Training & Development Today
In a recent article, we saw how VR training fits into one of three models: Skill-based, knowledge-based and behavioural. Here is what each of these models looks like as they’re applied today:
Jose has been hired as a Maintenance Operator on an offshore rig for a big oil company. It’s a high-risk job, so he’ll need to learn and follow strict health and safety codes to operate machinery and maintain equipment. Before he can set foot on the oil rig, Jose visits the oil company’s training centre so he can be trained in a simulation on a virtual rig. He puts on the VR headset and starts the tutorial.
Essentially, Jose receives an explanation, then a prompt and completes an action. If he makes a mistake, he hears the explanation again, and repeats the action until he does it correctly. Jose uses his body as a natural interface to interact with objects in the simulation, which stimulates muscle memory.
Jose’s story is inspired by a solution developed by EON Reality for the Institute of Technical Education’s Marine and Offshore Technology programme.
Alberta is the Head of Innovation for a multinational manufacturing company, and needs to catch up on the latest LEAN manufacturing practices. Rather than travelling abroad on an intensive course for three days, she plugs in her company VR headset into her laptop, and logs into the training platform. There, she can access an entire catalogue of case studies, animated scenarios, and interactive exercises that bring her up to speed.
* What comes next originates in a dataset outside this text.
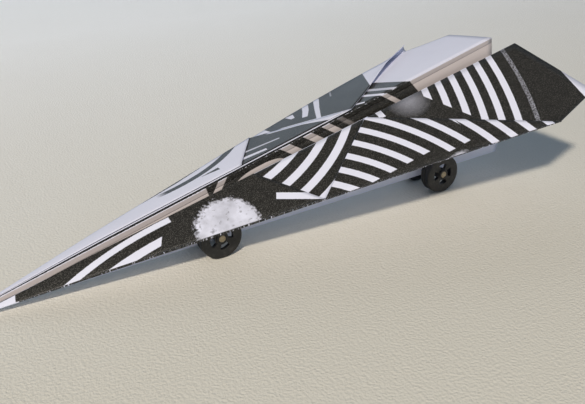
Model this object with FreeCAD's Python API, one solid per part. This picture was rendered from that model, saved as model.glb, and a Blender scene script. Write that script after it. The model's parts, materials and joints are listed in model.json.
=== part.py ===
"""A dart-type paper airplane on four small wheels.

The airplane is one sheet of letter paper, folded. Every crease runs out from the nose, so each
panel is a triangle or a quadrilateral with one corner at the nose, and the sheet's straight side
edge turns up in each layer of the wing as one straight raw edge.

Frame: millimetres, +Z up, the nose towards -X and the left wing towards -Y. The wheels stand on
z = 0, and the origin is under the middle of the bounding box.
"""

import FreeCAD, Part
import os
from math import cos, hypot, radians, sin, tan, atan2

V = FreeCAD.Vector

# The sheet
SHEET_LENGTH = 279.4
SHEET_WIDTH = 215.9
PAPER = 0.2

# The folds, all about the nose
KEEL_ANGLE = radians(12.5)     # from the keel's bottom fold to the wing crease
PLEAT_ANGLE = radians(10.8)    # from the wing crease to the wing's outer fold
WALL_TILT = radians(7.5)       # each keel wall leans outwards from upright
KEEL_SLOPE = radians(1.5)      # the keel's bottom fold rises towards the tail
NOSE_HEIGHT = 0.6              # of the nose above the ground
LEFT_DROOP = radians(27.0)     # of each wing below level, at rest
RIGHT_DROOP = radians(6.0)
CREASE_GAP = 0.3               # from the wing crease's axis to the panels on either side of it
CREASE_STEP = 0.25             # each layer of the stack starts this much further out

# The wheels
WHEEL_RADIUS = 9.75
WHEEL_WIDTH = 6.0
FRONT_AXLE_BACK = 106.7        # from the nose
WHEELBASE = 124.3
FACE_TO_FACE = 24.6            # over the outer faces of a pair of wheels
SHOULDER = 0.5                 # chamfer on both edges of the tread
RIM_WALL = 1.6
WEB = 2.0
HUB_RADIUS = 2.7
BOSS = 0.6                     # the hub stands out of the wheel's face
WINDOWS = 4
WINDOW_INNER = 3.1
WINDOW_OUTER = 5.5
WINDOW_ANGLE = 52.0            # degrees
GROOVE_WIDTH = 0.6
GROOVE_DEPTH = 0.35
GROOVE_PLACES = (1.3, 2.7)     # from the wheel's inner edge

# The axles
AXLE_RADIUS = 1.6
TUBE_WALL = 0.5
RUNNING_FIT = 0.05             # radial, between an axle and its tube
SIDE_PLAY = 0.4                # between a tube's end and the wheel

HALF_WIDTH = SHEET_WIDTH / 2
AXLE_HEIGHT = WHEEL_RADIUS
TUBE_RADIUS = AXLE_RADIUS + RUNNING_FIT + TUBE_WALL
FACE = FACE_TO_FACE / 2
NOSE = V(0, 0, NOSE_HEIGHT)
KEEL_LINE = V(cos(KEEL_SLOPE), 0, sin(KEEL_SLOPE))
KEEL_UP = V(-sin(KEEL_SLOPE), 0, cos(KEEL_SLOPE))
AXLES = {"front": FRONT_AXLE_BACK, "rear": FRONT_AXLE_BACK + WHEELBASE}
SIDES = {"left": (-1, LEFT_DROOP), "right": (1, RIGHT_DROOP)}


def wall_up(side):
    """The direction up a keel wall, square to the keel's bottom fold."""
    return KEEL_UP * cos(WALL_TILT) + V(0, side * sin(WALL_TILT), 0)


def crease_line(side):
    """The direction of a wing's crease, from the nose to the tail."""
    return KEEL_LINE * cos(KEEL_ANGLE) + wall_up(side) * sin(KEEL_ANGLE)


def wing_out(side, droop):
    """The direction out along a wing, square to its crease."""
    crease = crease_line(side)
    level = V(0, side, 0)
    level = (level - crease * level.dot(crease)).normalize()
    upright = crease.cross(level) * side
    return level * cos(droop) - upright * sin(droop)


def side_edge(angle):
    """Where the sheet's side edge crosses a line at this angle from the middle fold."""
    return HALF_WIDTH / sin(angle)


def polar(distance, angle):
    return (distance * cos(angle), distance * sin(angle))


def trimmed(outline, gap):
    """The part of an outline of (along, out) points that lies at least gap out from the crease."""
    kept = []
    for a, b in zip(outline, outline[1:] + outline[:1]):
        if a[1] >= gap:
            kept.append(a)
        if (a[1] >= gap) != (b[1] >= gap):
            share = (gap - a[1]) / (b[1] - a[1])
            kept.append((a[0] + (b[0] - a[0]) * share, gap))
    return kept


def sheet_piece(outline, along, out, lift, thickness_way):
    """A flat piece of the paper: an outline laid on two directions, lifted, with the paper's thickness."""
    places = [NOSE + along * a + out * b + thickness_way * lift for a, b in outline]
    face = Part.Face(Part.makePolygon(places + places[:1]))
    return face.extrude(thickness_way * PAPER)


def rod(radius, start, end, back):
    """A round bar on an axle's line, from one distance along Y to another."""
    return Part.makeCylinder(radius, end - start, V(back, start, AXLE_HEIGHT), V(0, 1, 0))


def keel_wall(side):
    """One side of the keel: from the middle fold up to the wing's crease, with the straws' holes."""
    crease = crease_line(side)
    down = (KEEL_LINE - crease * KEEL_LINE.dot(crease)).normalize()
    outwards = crease.cross(down) * side
    outline = [(0, 0), polar(SHEET_LENGTH, KEEL_ANGLE), (SHEET_LENGTH / cos(KEEL_ANGLE), 0)]
    wall = sheet_piece(trimmed(outline, CREASE_GAP), crease, down, 0, outwards)
    for back in AXLES.values():
        wall = wall.cut(rod(TUBE_RADIUS, -FACE, FACE, back))
    return wall


def wing_panels(side, droop):
    """A wing's layers, from the bottom up: the base and the pleats that lie on it."""
    fold = PLEAT_ANGLE
    corner = atan2(HALF_WIDTH, SHEET_LENGTH)
    first, second, third, fourth = (side_edge(KEEL_ANGLE + fold * k) for k in (1, 2, 3, 4))
    tuck = side_edge(KEEL_ANGLE + fold * 5)
    outlines = {
        "base": [polar(first, fold), polar(hypot(HALF_WIDTH, SHEET_LENGTH), corner - KEEL_ANGLE),
                 (SHEET_LENGTH / cos(KEEL_ANGLE), 0)],
        "lower_pleat": [polar(first, fold), (second, 0)],
        "middle_pleat": [polar(third, fold), (second, 0)],
        "tucked_corner": [polar(tuck, fold), (fourth, 0)],
        "top_pleat": [polar(third, fold), (fourth, 0)],
    }
    crease = crease_line(side)
    out = wing_out(side, droop)
    upwards = crease.cross(out) * side
    panels = {}
    for layer, (name, points) in enumerate(outlines.items()):
        outline = trimmed([(0, 0)] + points, CREASE_GAP + CREASE_STEP * layer)
        panels[name] = sheet_piece(outline, crease, out, PAPER * layer, upwards)
    return panels


def wheel_window(back, start, end, turn):
    """One of the openings through a wheel's web: a piece of a ring between two spokes."""
    ring = rod(WINDOW_OUTER, start, end, back).cut(rod(WINDOW_INNER, start, end, back))
    lowest = radians(turn - WINDOW_ANGLE / 2)
    highest = radians(turn + WINDOW_ANGLE / 2)
    middle = V(back, start, AXLE_HEIGHT)
    reach = WHEEL_RADIUS
    corners = [middle,
               middle + V(reach * cos(lowest), 0, reach * sin(lowest)),
               middle + V(reach * cos(highest), 0, reach * sin(highest))]
    wedge = Part.Face(Part.makePolygon(corners + corners[:1])).extrude(V(0, end - start, 0))
    return ring.common(wedge)


def wheel(side, back):
    """A moulded wheel: a rim with a grooved tread, a web with windows and a hub with a boss."""
    inner = FACE - WHEEL_WIDTH
    profile = [(AXLE_RADIUS, inner), (HUB_RADIUS, inner), (HUB_RADIUS, FACE - WEB),
               (WHEEL_RADIUS - RIM_WALL, FACE - WEB), (WHEEL_RADIUS - RIM_WALL, inner),
               (WHEEL_RADIUS - SHOULDER, inner), (WHEEL_RADIUS, inner + SHOULDER)]
    for place in GROOVE_PLACES:
        floor = WHEEL_RADIUS - GROOVE_DEPTH
        profile += [(WHEEL_RADIUS, inner + place), (floor, inner + place),
                    (floor, inner + place + GROOVE_WIDTH), (WHEEL_RADIUS, inner + place + GROOVE_WIDTH)]
    profile += [(WHEEL_RADIUS, FACE - SHOULDER), (WHEEL_RADIUS - SHOULDER, FACE),
                (HUB_RADIUS, FACE), (HUB_RADIUS, FACE + BOSS), (AXLE_RADIUS, FACE + BOSS)]
    corners = [V(back, side * across, AXLE_HEIGHT + radius) for radius, across in profile]
    face = Part.Face(Part.makePolygon(corners + corners[:1]))
    body = face.revolve(V(back, 0, AXLE_HEIGHT), V(0, 1, 0), 360)
    start, end = sorted((side * (FACE - WEB - 1), side * (FACE + 1)))
    for k in range(WINDOWS):
        body = body.cut(wheel_window(back, start, end, 360 * k / WINDOWS))
    return body


def axle_tube(back):
    """The straw through both keel walls that the axle turns in."""
    half = FACE - WHEEL_WIDTH - SIDE_PLAY
    bore = AXLE_RADIUS + RUNNING_FIT
    return rod(TUBE_RADIUS, -half, half, back).cut(rod(bore, -half, half, back))


def axle(back):
    """The round wooden stick that two wheels are pressed onto."""
    return rod(AXLE_RADIUS, -FACE - BOSS, FACE + BOSS, back)


def airplane():
    """Every piece, by name."""
    pieces = {}
    for name, (side, droop) in SIDES.items():
        pieces[name + "_keel_wall"] = keel_wall(side)
        for layer, panel in wing_panels(side, droop).items():
            pieces[name + "_wing_" + layer] = panel
    for place, back in AXLES.items():
        pieces[place + "_axle_tube"] = axle_tube(back)
        pieces[place + "_axle"] = axle(back)
        for name, (side, droop) in SIDES.items():
            pieces[place + "_" + name + "_wheel"] = wheel(side, back)
    return pieces


pieces = airplane()
box = Part.makeCompound(list(pieces.values())).BoundBox
shift = V(-box.Center.x, -box.Center.y, 0)
os.makedirs("parts", exist_ok=True)
for name, shape in pieces.items():
    shape.translate(shift)
    shape.exportStep("parts/" + name + ".step")

print("nose", NOSE + shift)
for name, (side, droop) in SIDES.items():
    print(name, "crease", crease_line(side))
for place, back in AXLES.items():
    print(place, "axle", V(back, 0, AXLE_HEIGHT) + shift)
print("size", box.XLength, box.YLength, box.ZMax, "lowest", box.ZMin)
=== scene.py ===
import json
from math import asin, atan, atan2, cos, pi, radians, sin, sqrt, tan

import bmesh
import bpy
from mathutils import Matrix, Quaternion, Vector


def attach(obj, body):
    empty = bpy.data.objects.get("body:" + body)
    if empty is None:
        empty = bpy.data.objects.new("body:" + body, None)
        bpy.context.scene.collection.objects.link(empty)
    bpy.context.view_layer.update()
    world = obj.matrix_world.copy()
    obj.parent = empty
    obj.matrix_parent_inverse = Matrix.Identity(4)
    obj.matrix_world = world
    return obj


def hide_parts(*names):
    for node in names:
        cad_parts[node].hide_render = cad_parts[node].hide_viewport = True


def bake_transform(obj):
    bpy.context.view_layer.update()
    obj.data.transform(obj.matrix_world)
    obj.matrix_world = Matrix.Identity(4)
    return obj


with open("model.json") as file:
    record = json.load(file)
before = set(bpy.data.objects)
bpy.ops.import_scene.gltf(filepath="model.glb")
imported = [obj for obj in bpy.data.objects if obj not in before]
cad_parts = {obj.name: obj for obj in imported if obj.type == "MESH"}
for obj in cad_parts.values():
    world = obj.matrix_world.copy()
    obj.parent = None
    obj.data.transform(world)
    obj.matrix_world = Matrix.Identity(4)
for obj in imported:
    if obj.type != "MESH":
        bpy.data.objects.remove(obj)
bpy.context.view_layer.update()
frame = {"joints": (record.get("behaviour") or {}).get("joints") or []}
bpy.context.scene.view_settings.view_transform = "Standard"

# ---- The sheet and the keel walls -------------------------------------------------------------
# One sheet of letter paper, printed on both sides and folded in half. The two halves below the
# wing creases are the keel's walls. They stand in a narrow V on the sheet's middle fold.

MM = 0.001
SHEET_LENGTH = 0.2794
SHEET_WIDTH = 0.2159
PAPER = 0.00017
KEEL_ANGLE = radians(12.5)      # on the sheet, from the middle fold to a wing's crease
PLEAT_ANGLE = radians(10.8)     # from a wing's crease to its outer fold
DROOP = {"left": radians(27.0), "right": radians(6.0)}
NOSE_OPENING = 0.0015           # the springy folds hold each crease this far out at the nose
LIP_DEPTH = 0.0025              # of the strip of wall that bends with the wing
FOLD_ROUND = 0.0005             # from a crease's corner to where the paper is flat again
FOLD_GAP = 0.6 * PAPER          # from the middle fold's plane to the middle of each wall's paper
SIDE = {"left": -1, "right": 1}
HALF_WIDTH = SHEET_WIDTH / 2
CREASE_END = SHEET_LENGTH / cos(KEEL_ANGLE)
WALL_SLOPE = tan(KEEL_ANGLE)
WING_SLOPE = tan(PLEAT_ANGLE)

joints = {joint["name"]: joint for joint in frame["joints"]}
nose = Vector(joints["left_wing_fold"]["pos_m"])
crease = {"left": -Vector(joints["left_wing_fold"]["axis"]),
          "right": Vector(joints["right_wing_fold"]["axis"])}
wall_tilt = asin(crease["right"].y / sin(KEEL_ANGLE))
keel_rise = atan2(crease["right"].z, crease["right"].x) - atan(WALL_SLOPE * cos(wall_tilt))
keel_line = Vector((cos(keel_rise), 0, sin(keel_rise)))
wall_down = {side: (keel_line - crease[side] * cos(KEEL_ANGLE)) / sin(KEEL_ANGLE) for side in SIDE}
wing_out = {}
wing_up = {}
for side, way in SIDE.items():
    level = Vector((0, way, 0))
    level = (level - crease[side] * level.dot(crease[side])).normalized()
    upright = crease[side].cross(level) * way
    wing_out[side] = level * cos(DROOP[side]) - upright * sin(DROOP[side])
    wing_up[side] = level * sin(DROOP[side]) + upright * cos(DROOP[side])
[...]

Every week, Alberta takes between one or two hours on the course, explores an entire learning ecosystem with other executives, and tests her knowledge of the content she studied - in VR, online and offline. For 12 weeks, Alberta learns and reflects on what she’s learned, and is able to directly apply these learnings in her own department.
Ellie was recently promoted to Customer Service Representative for an international retailer. Her new roles involves a lot of face time with customers, and the ability to deal with unexpected situations. Ellie is worried that she lacks the confidence to think on her feet. Luckily, her company has a VR training programme that teaches new reps the best ways to deal with unexpected situations or unpredictable customers.
Ellie goes through a series of scenarios that play out as interactive 360-degree videos, and when she completes each one, she gains more confidence. As the difficulty increases, so does her anxiety. However, with each successful attempt, she reacts more calmly and professionally. From conflict resolution to better standards of service, Ellie’s learning experiences are only limited by the content that she can access.
Digital Transformation Tomorrow
With the rise of Big Data, Artificial Intelligence (AI) and Internet of Things (IoT), immersive technologies have yet to reveal their true potential. The more emerging technologies integrate, the more engaging and effective learning becomes. In this vision of the future, training isn’t restricted to a few hours a week. Mixed reality gives us an head-mounted display that layers virtual objects onto the physical world. With relevant, timely and informative data, let’s consider how Jose, Alberta and Ellie can learn continuously, while they carry out their everyday tasks.
Jose has worked on the offshore oil rig for a few years now, and now uses a mixed reality headset that’s built into his hard-hat. It overlays information on relevant objects that are in his field of view to guide him through the steps of a new maintenance routine that he has to perform. Technical teams on the mainland produce and update the information that Jose sees, and can get a live feed of what he sees if he struggles with any issues.
All the equipment on the rig is connected to the central mainframe, which receives regular status updates and regulates the flow of information. Jose only gets the relevant and dynamic content that will help him complete his task. In the end, Jose is one with the oil rig, his body integrates into the architecture, which responds to his actions in real time.
Alberta now uses a mixed reality headset for everything: to process numerical and visual information, visualise complex problems across her organisation and familiarise herself with emerging concepts in her field. She is able to bridge the gap between the real manufacturing environment and the data she has about it. She can run simulations, bring colleagues in virtually to inspect her environment and make AI-assisted real-time decisions on how to optimise the manufacturing process. The learning and the application thereof have become simultaneous
Ellie needs to constantly adapt to new products and ways of improving customer service. Instead of learning with pre-scripted experiences, she wears her virtual reality headset and launches a simulation populated by conversing AI characters. With the real-time data collected by the company, simulated customers based on real current situations come to Ellie with randomised problems to solve, and give her realistic feedback on her performance. Ellie’s performance data is saved, so that the AI can adjust the learning curve with each training session.
This future is already upon us. VR is already demonstrating serious return on investment and the value immersive tech adds to L&D is clear. Kallidus estimates that 91% of L&D professionals plan to use VR in their organisations, with up to 32% of people saying that they would be using it within three years.
Companies are changing fast. So is learning. Will you be left behind?